— Problem to work on —
Find each line with the string "frame" and copy it.

— Material provided —
────────────────────
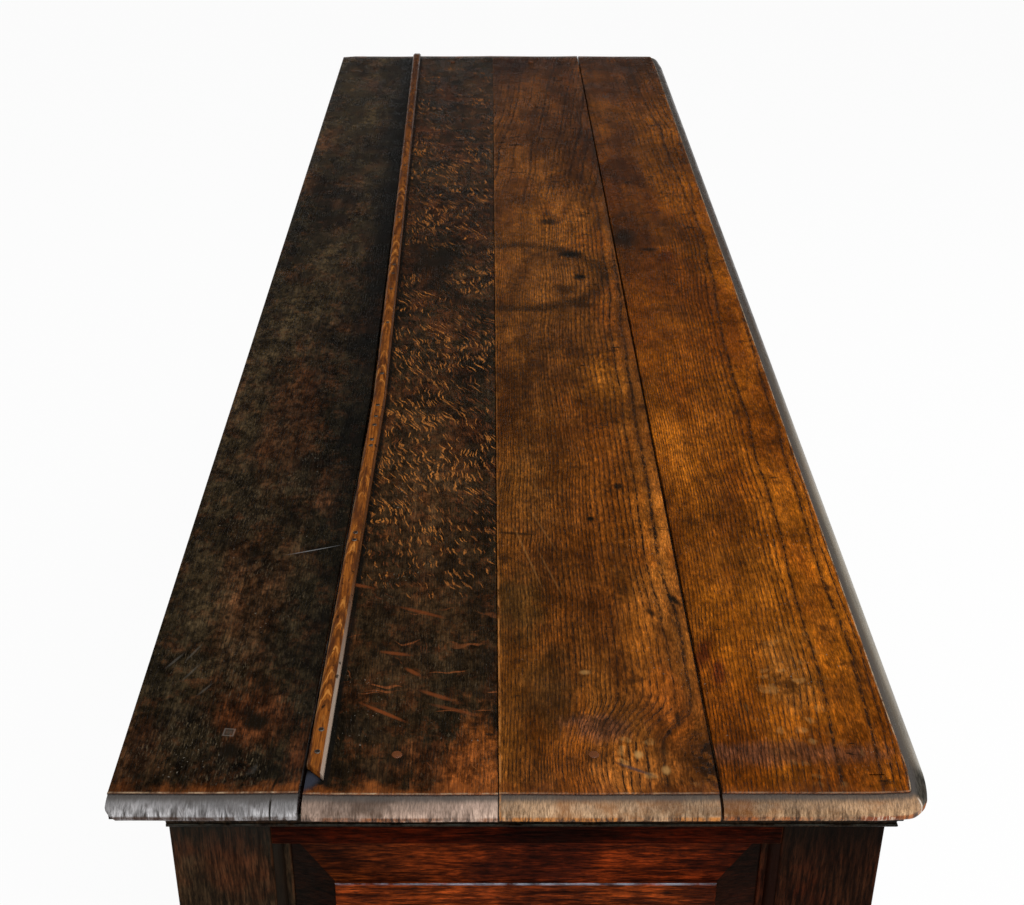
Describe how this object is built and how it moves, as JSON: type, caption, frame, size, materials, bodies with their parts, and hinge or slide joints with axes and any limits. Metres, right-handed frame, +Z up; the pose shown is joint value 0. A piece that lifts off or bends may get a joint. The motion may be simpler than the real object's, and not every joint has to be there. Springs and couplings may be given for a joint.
{
  "type": "dresser",
  "caption": "Low joined oak dresser: planked top with a nailed plate strip over drawers on slides and panelled cupboard doors on hinges.",
  "frame": {"origin": "centre of the bounding box's footprint, on the floor", "axes": "+X along the length to the right, -Y out of the front, +Z up"},
  "size_m": [1.82, 0.5338, 0.8466],
  "materials": {
    "black_oak": "waxed",
    "dark_oak": "waxed",
    "brown_oak": "waxed",
    "golden_oak": "waxed",
    "panel_oak": "waxed",
    "lining_oak": "dry",
    "iron": "rusted",
    "brass": "aged"
  },
  "bodies": {
    "carcase": {"top_board_rear": "black_oak", "top_board_second": "dark_oak", "top_board_third": "brown_oak", "top_board_front": "golden_oak", "plate_strip": "golden_oak", "plate_strip_nails": "iron", "bed_mouldings": "dark_oak", "post_front_left": "dark_oak", "post_front_right": "dark_oak", "post_rear_left": "dark_oak", "post_rear_right": "dark_oak", "front_top_rail": "dark_oak", "front_drawer_rail": "dark_oak", "front_bottom_rail": "dark_oak", "drawer_muntins": "dark_oak", "door_muntins": "dark_oak", "centre_panel": "panel_oak", "rear_rails": "lining_oak", "back_boards": "lining_oak", "left_end_rails": "dark_oak", "left_end_panels": "panel_oak", "right_end_rails": "dark_oak", "right_end_panels": "panel_oak", "floor_boards": "lining_oak", "floor_cleats": "lining_oak", "drawer_runners": "lining_oak", "oak_pegs": "brown_oak", "door_stops": "lining_oak", "door_hinge_plates": "brass"},
    "left_drawer": {"left_drawer_front": "panel_oak", "left_drawer_sides": "lining_oak", "left_drawer_back": "lining_oak", "left_drawer_bottom": "lining_oak", "left_drawer_handle_plates": "brass"},
    "left_drawer_bail_a": {"left_drawer_bail_a": "brass"},
    "left_drawer_bail_b": {"left_drawer_bail_b": "brass"},
    "middle_drawer": {"middle_drawer_front": "panel_oak", "middle_drawer_sides": "lining_oak", "middle_drawer_back": "lining_oak", "middle_drawer_bottom": "lining_oak", "middle_drawer_handle_plates": "brass"},
    "middle_drawer_bail_a": {"middle_drawer_bail_a": "brass"},
    "middle_drawer_bail_b": {"middle_drawer_bail_b": "brass"},
    "right_drawer": {"right_drawer_front": "panel_oak", "right_drawer_sides": "lining_oak", "right_drawer_back": "lining_oak", "right_drawer_bottom": "lining_oak", "right_drawer_handle_plates": "brass"},
    "right_drawer_bail_a": {"right_drawer_bail_a": "brass"},
    "right_drawer_bail_b": {"right_drawer_bail_b": "brass"},
    "left_door": {"left_door_stiles": "dark_oak", "left_door_rails": "dark_oak", "left_door_panel": "panel_oak", "left_door_hinge_leaves": "brass"},
    "left_door_catch": {"left_door_catch": "brass"},
    "right_door": {"right_door_stiles": "dark_oak", "right_door_rails": "dark_oak", "right_door_panel": "panel_oak", "right_door_hinge_leaves": "brass"},
    "right_door_catch": {"right_door_catch": "brass"}
  },
  "joints": [
    {"name": "left_drawer_slide", "type": "slide", "parent": "carcase", "child": "left_drawer", "axis": [0, -1, 0], "range_m": [0, 0.33]},
    {"name": "left_drawer_bail_a_swing", "type": "hinge", "parent": "left_drawer", "child": "left_drawer_bail_a", "pos_m": [-0.69833, -0.2599, 0.72], "axis": [-1, 0, 0], "range_deg": [0, 80]},
    {"name": "left_drawer_bail_b_swing", "type": "hinge", "parent": "left_drawer", "child": "left_drawer_bail_b", "pos_m": [-0.44833, -0.2599, 0.72], "axis": [-1, 0, 0], "range_deg": [0, 80]},
    {"name": "middle_drawer_slide", "type": "slide", "parent": "carcase", "child": "middle_drawer", "axis": [0, -1, 0], "range_m": [0, 0.33]},
    {"name": "middle_drawer_bail_a_swing", "type": "hinge", "parent": "middle_drawer", "child": "middle_drawer_bail_a", "pos_m": [-0.125, -0.2599, 0.72], "axis": [-1, 0, 0], "range_deg": [0, 80]},
    {"name": "middle_drawer_bail_b_swing", "type": "hinge", "parent": "middle_drawer", "child": "middle_drawer_bail_b", "pos_m": [0.125, -0.2599, 0.72], "axis": [-1, 0, 0], "range_deg": [0, 80]},
    {"name": "right_drawer_slide", "type": "slide", "parent": "carcase", "child": "right_drawer", "axis": [0, -1, 0], "range_m": [0, 0.33]},
    {"name": "right_drawer_bail_a_swing", "type": "hinge", "parent": "right_drawer", "child": "right_drawer_bail_a", "pos_m": [0.44833, -0.2599, 0.72], "axis": [-1, 0, 0], "range_deg": [0, 80]},
    {"name": "right_drawer_bail_b_swing", "type": "hinge", "parent": "right_drawer", "child": "right_drawer_bail_b", "pos_m": [0.69833, -0.2599, 0.72], "axis": [-1, 0, 0], "range_deg": [0, 80]},
    {"name": "left_door_hinge", "type": "hinge", "parent": "carcase", "child": "left_door", "pos_m": [-0.82875, -0.2368, 0.3995], "axis": [0, 0, -1], "range_deg": [0, 110]},
    {"name": "left_door_catch_turn", "type": "hinge", "parent": "left_door", "child": "left_door_catch", "pos_m": [-0.34717, -0.2331, 0.3995], "axis": [0, -1, 0], "range_deg": [0, 90]},
    {"name": "right_door_hinge", "type": "hinge", "parent": "carcase", "child": "right_door", "pos_m": [0.82875, -0.2368, 0.3995], "axis": [0, 0, 1], "range_deg": [0, 110]},
    {"name": "right_door_catch_turn", "type": "hinge", "parent": "right_door", "child": "right_door_catch", "pos_m": [0.34717, -0.2331, 0.3995], "axis": [0, 1, 0], "range_deg": [0, 90]}
  ]
}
────────────────────
— Response to the exercise —
Describe how this object is built and how it moves, as JSON: type, caption, frame, size, materials, bodies with their parts, and hinge or slide joints with axes and any limits. Metres, right-handed frame, +Z up; the pose shown is joint value 0. A piece that lifts off or bends may get a joint. The motion may be simpler than the real object's, and not every joint has to be there. Springs and couplings may be given for a joint.
  "frame": {"origin": "centre of the bounding box's footprint, on the floor", "axes": "+X along the length to the right, -Y out of the front, +Z up"},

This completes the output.